Costs are not awarded to any party.

By the Court.—Judgment affirmed in part; reversed in part and cause remanded with directions.

NOTES

[1] "[L]ien laws are remedial in character and are to be liberally construed to give effect to the legislative intent of protecting the claims of tradesmen, laborers and materialmen for work and materials supplied." Wes Podany Constr. Co. v. Nowicki, 120 Wis. 2d 319, 324, 354 N.W.2d 755, 758 (Ct. App. 1984).

[2] In American Casualty Co. v. Assiran, 289 F. Supp. 645, 646 (D. Mass. 1968), the court stated:

The purpose of a Miller Act bond is to protect those suppliers of labor and materials who are not part of `the family' of the principal and who are, as it were, strangers dealing without opportunity for knowledge of the principal's resources and without a common commitment in joint ventures.

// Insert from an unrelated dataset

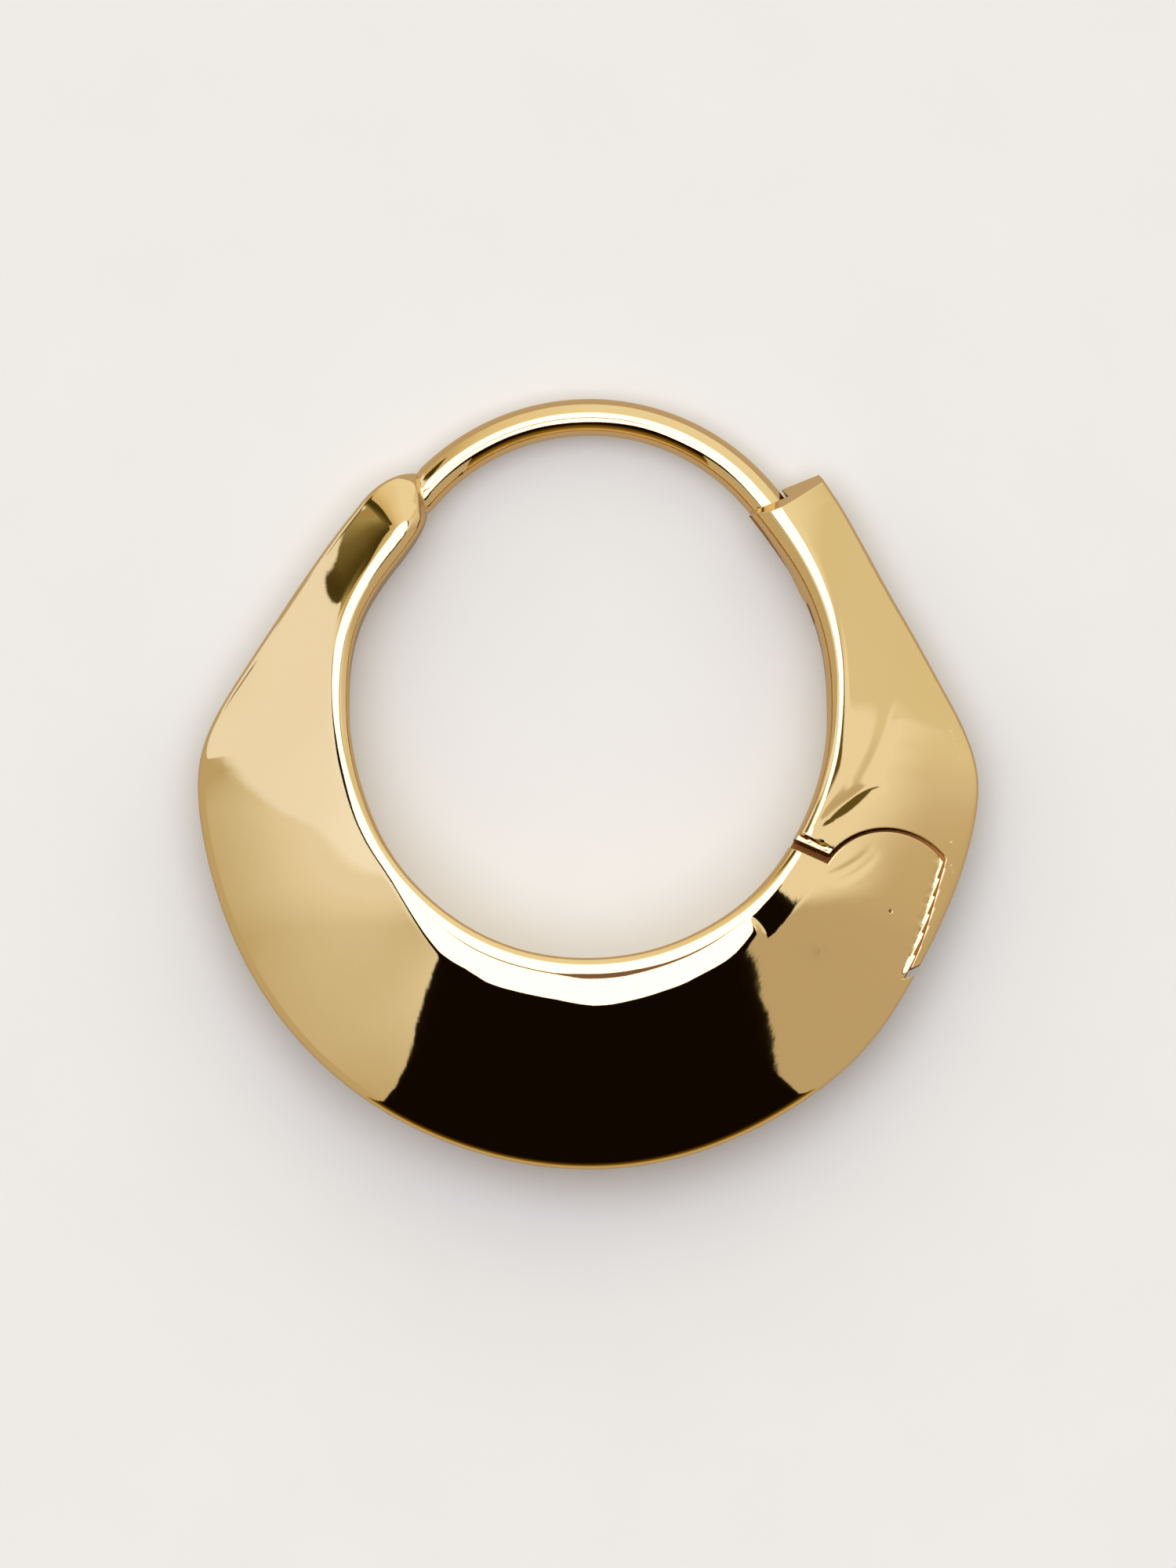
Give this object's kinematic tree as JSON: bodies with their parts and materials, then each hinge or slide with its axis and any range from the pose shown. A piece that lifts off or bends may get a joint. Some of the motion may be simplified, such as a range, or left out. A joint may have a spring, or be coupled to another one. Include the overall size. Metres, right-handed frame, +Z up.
{
  "type": "hinged hoop earring",
  "caption": "Hinged hoop earring: a polished gold-coloured crescent with a soldered ear wire and a hinged arm that catches the wire's free end.",
  "frame": {"origin": "centre of the earring's footprint, on the surface that it lies on", "axes": "+Z up from the surface, through the hoop's opening; +Y towards the ear wire; +X towards the hinge of the arm"},
  "size_m": [0.0212, 0.021, 0.0043],
  "materials": {
    "polished_gold": "mirror polish",
    "pin_metal": "satin"
  },
  "bodies": {
    "hoop": {"hoop_body": "polished_gold", "hinge_pin": "pin_metal"},
    "arm": {"hinged_arm": "polished_gold"}
  },
  "joints": [
    {"name": "arm_hinge", "type": "hinge", "parent": "hoop", "child": "arm", "pos_m": [0.00814, -0.00328, 0.002], "axis": [0, -0.084, -0.9965], "range_deg": [0, 75]}
  ]
}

[3] Section 779.06(2), STATS., requires that a "lien claimant" must serve the owners with a thirty-day notice of lien claim. Lien claimants are defined as "any person who claims a lien under this section pursuant to a contract for improvement of land entered into by an owner of the land." Section 779.01(2)(b), STATS. Siesel and Dentinger qualify as lien claimants under this definition.

[4] The owners cite § 779.01(3), STATS., claiming that it creates a dichotomy between lienable and nonlienable items. Section 779.01(3) provides in part: "Every person who performs any work or procures its performance or furnishes any labor or materials or plans or specifications for the improvement of land ... shall have a lien therefor on all interests in the land belonging to its owners."

[5] While interest was allowed at the legal rate against the owner of an apartment complex, the question of whether interest is a lienable item under § 779.01(3), STATS., was not an issue on appeal.

[6] Similarly, the issue of whether interest is a lienable item under § 779.01(3), STATS., was not addressed by the trial court in this case.